Aim of the exercise: Each entry in the listing below should be restated word for word.

Data for this task:

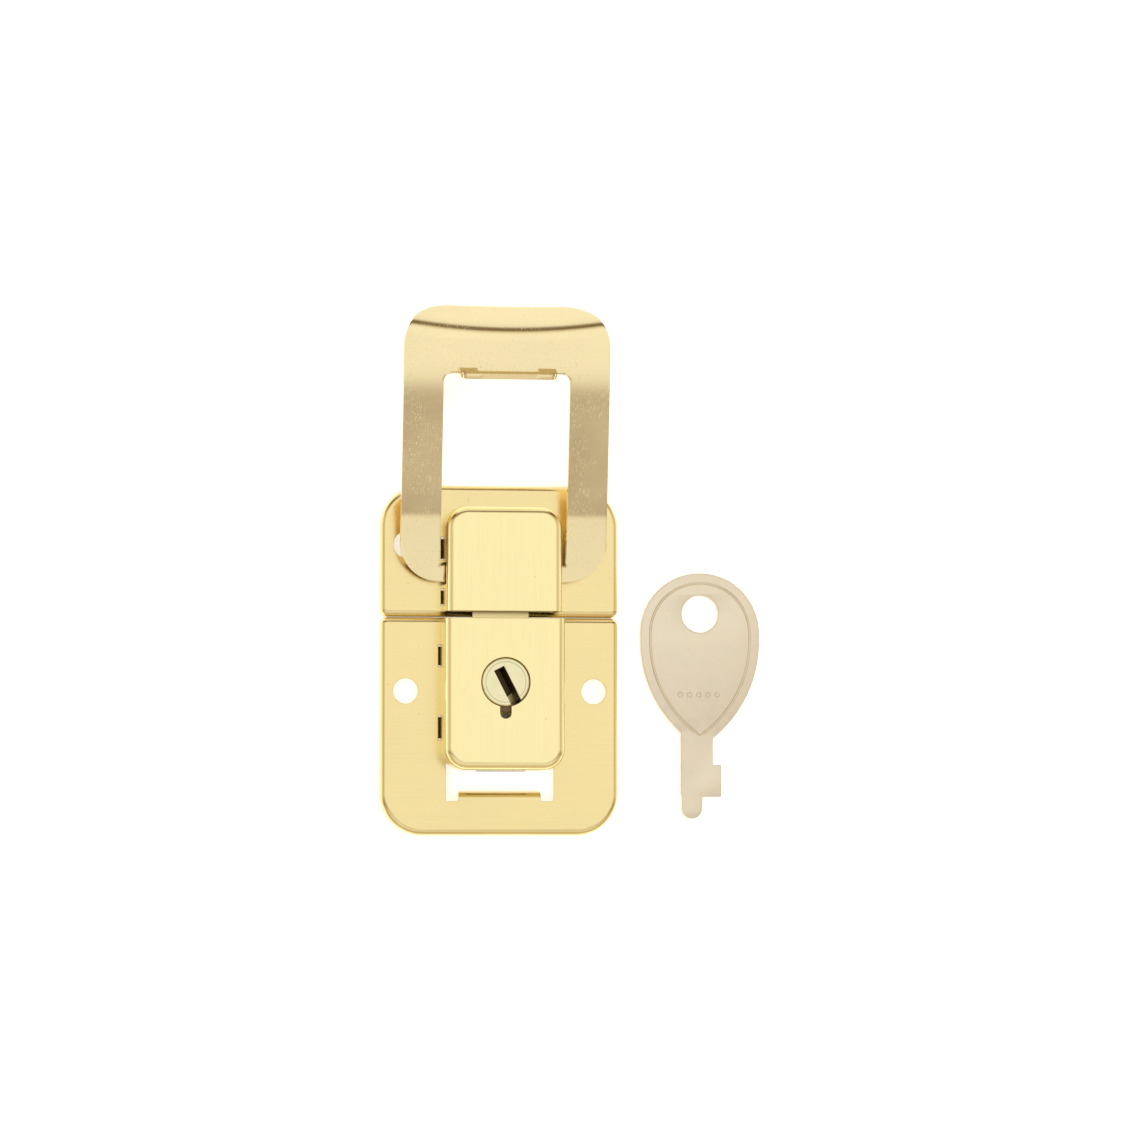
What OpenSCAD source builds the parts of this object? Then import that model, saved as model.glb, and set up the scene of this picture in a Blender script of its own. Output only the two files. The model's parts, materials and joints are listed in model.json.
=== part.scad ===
// Lockable case latch of pressed steel, in two halves, with its flat key.
// The lock half lies at the origin: back plane at z = 0, front face towards +Z,
// and the lid half beyond it in +Y. Millimetres throughout.

/* [Plates] */
// Width of both plates
plate_w = 38.2; // [37.6:0.1:39]
// Thickness of the plates' sheet
plate_t = 0.9; // [0.8:0.05:0.95]
// Height of the plates' front faces above their back plane
plate_h = 2.0; // [2:0.05:2.2]
// Outer radius of the plates' turned edges
plate_bend = 1.0; // [0.95:0.05:1.1]
// Radius of the plates' four rounded corners
corner_r = 6.7; // [5:0.1:8]
// Lowest edge of the lock plate
lock_low = -22.9; // [-24:0.1:-22.5]
// Edge of the lock plate at the parting line
lock_high = 11.7; // [11.6:0.1:11.8]
// Edge of the lid plate at the parting line
lid_low = 11.8; // [11.8:0.05:12.2]
// Highest edge of the lid plate
lid_high = 32.7; // [32:0.1:34]
// Distance between the two screw holes of each plate
screw_gap = 30.2; // [29.8:0.1:30.6]
// Diameter of the screw holes
screw_d = 4.0; // [3.6:0.1:4.4]
// Place of the lid plate's screw holes
lid_screw_y = 23.2; // [22.5:0.1:24]

/* [Lock cover] */
// Width of the lock cover
cover_w = 19.2; // [19:0.1:19.3]
// Height of the lock cover above the plate
cover_h = 6.4; // [6.2:0.1:6.8]
// Lower edge of the lock cover
cover_low = -12.6; // [-12.7:0.1:-12.4]
// Open edge of the lock cover
cover_high = 11.4; // [11.3:0.1:11.5]
// Radius of the lock cover's corners, seen from the front
cover_r = 3.5; // [3:0.1:4]
// Thickness of the sheet of the lock cover and the hinge cap
cover_t = 0.8; // [0.7:0.05:0.8]
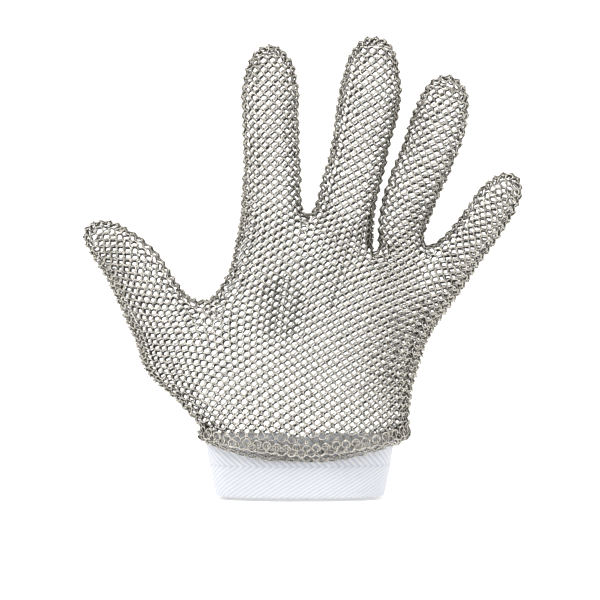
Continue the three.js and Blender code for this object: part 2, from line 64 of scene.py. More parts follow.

Exercise output:
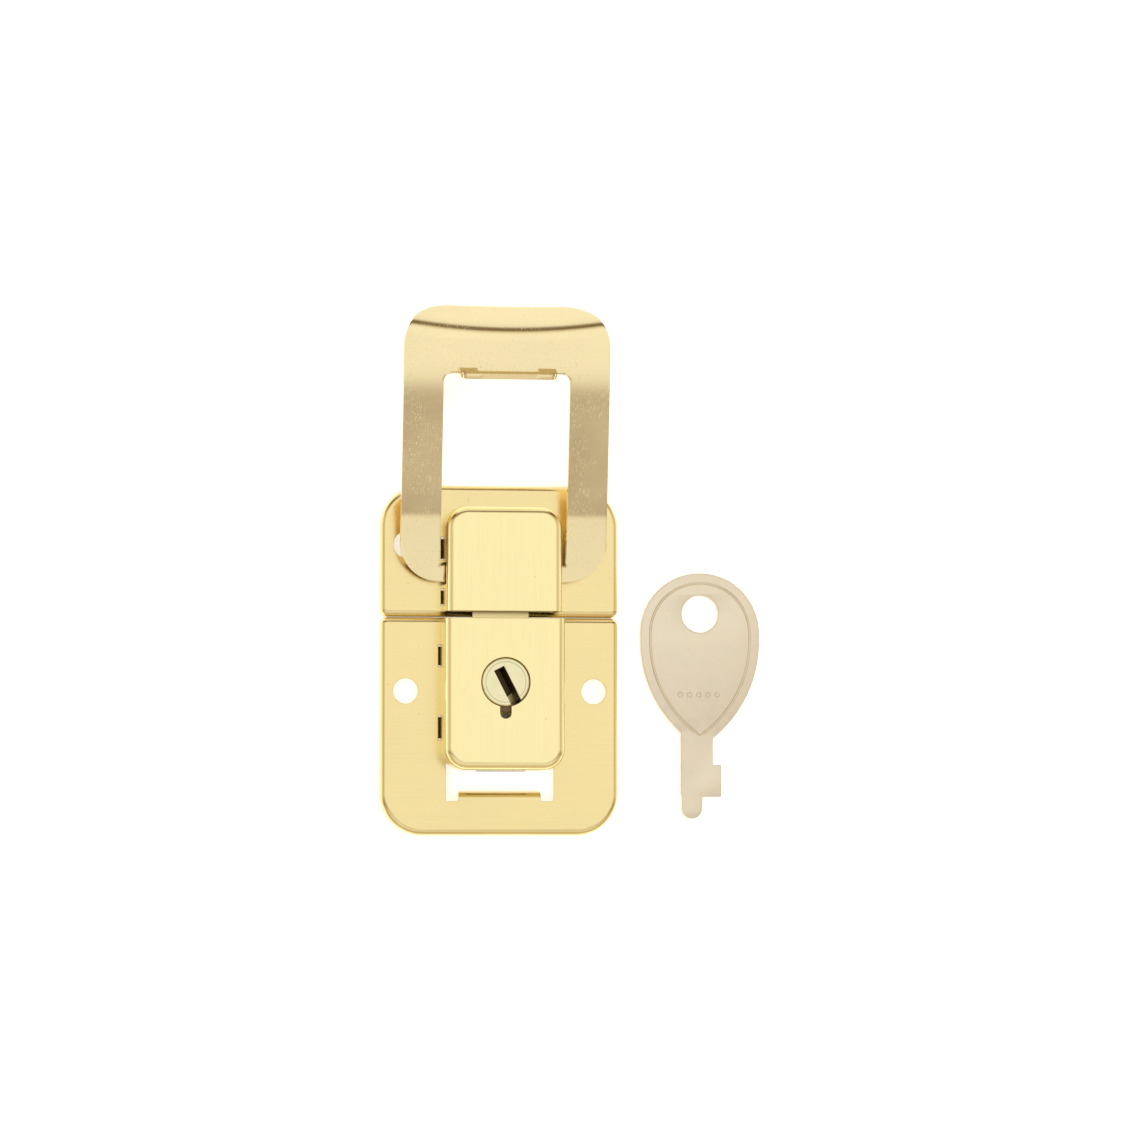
What OpenSCAD source builds the parts of this object? Then import that model, saved as model.glb, and set up the scene of this picture in a Blender script of its own. Output only the two files. The model's parts, materials and joints are listed in model.json.
=== part.scad ===
// Lockable case latch of pressed steel, in two halves, with its flat key.
// The lock half lies at the origin: back plane at z = 0, front face towards +Z,
// and the lid half beyond it in +Y. Millimetres throughout.

/* [Plates] */
// Width of both plates
plate_w = 38.2; // [37.6:0.1:39]
// Thickness of the plates' sheet
plate_t = 0.9; // [0.8:0.05:0.95]
// Height of the plates' front faces above their back plane
plate_h = 2.0; // [2:0.05:2.2]
// Outer radius of the plates' turned edges
plate_bend = 1.0; // [0.95:0.05:1.1]
// Radius of the plates' four rounded corners
corner_r = 6.7; // [5:0.1:8]
// Lowest edge of the lock plate
lock_low = -22.9; // [-24:0.1:-22.5]
// Edge of the lock plate at the parting line
lock_high = 11.7; // [11.6:0.1:11.8]
// Edge of the lid plate at the parting line
lid_low = 11.8; // [11.8:0.05:12.2]
// Highest edge of the lid plate
lid_high = 32.7; // [32:0.1:34]
// Distance between the two screw holes of each plate
screw_gap = 30.2; // [29.8:0.1:30.6]
// Diameter of the screw holes
screw_d = 4.0; // [3.6:0.1:4.4]
// Place of the lid plate's screw holes
lid_screw_y = 23.2; // [22.5:0.1:24]

/* [Lock cover] */
// Width of the lock cover
cover_w = 19.2; // [19:0.1:19.3]
// Height of the lock cover above the plate
cover_h = 6.4; // [6.2:0.1:6.8]
// Lower edge of the lock cover
cover_low = -12.6; // [-12.7:0.1:-12.4]
// Open edge of the lock cover
cover_high = 11.4; // [11.3:0.1:11.5]
// Radius of the lock cover's corners, seen from the front
cover_r = 3.5; // [3:0.1:4]
// Thickness of the sheet of the lock cover and the hinge cap
cover_t = 0.8; // [0.7:0.05:0.8]
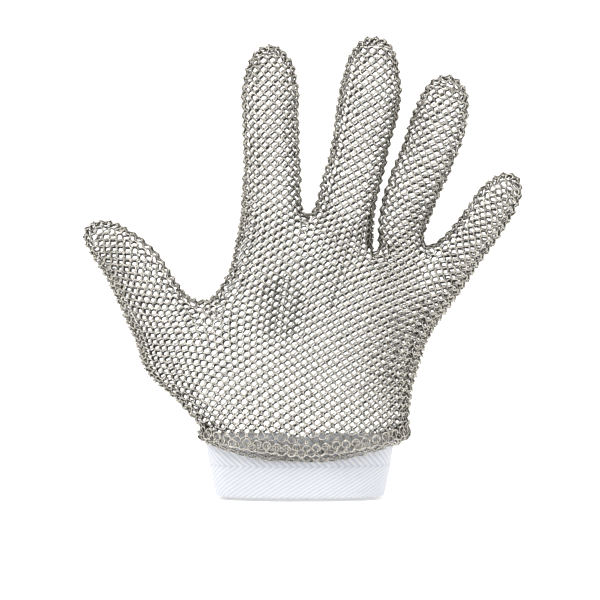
Continue the three.js and Blender code for this object: part 2, from line 64 of scene.py. More parts follow.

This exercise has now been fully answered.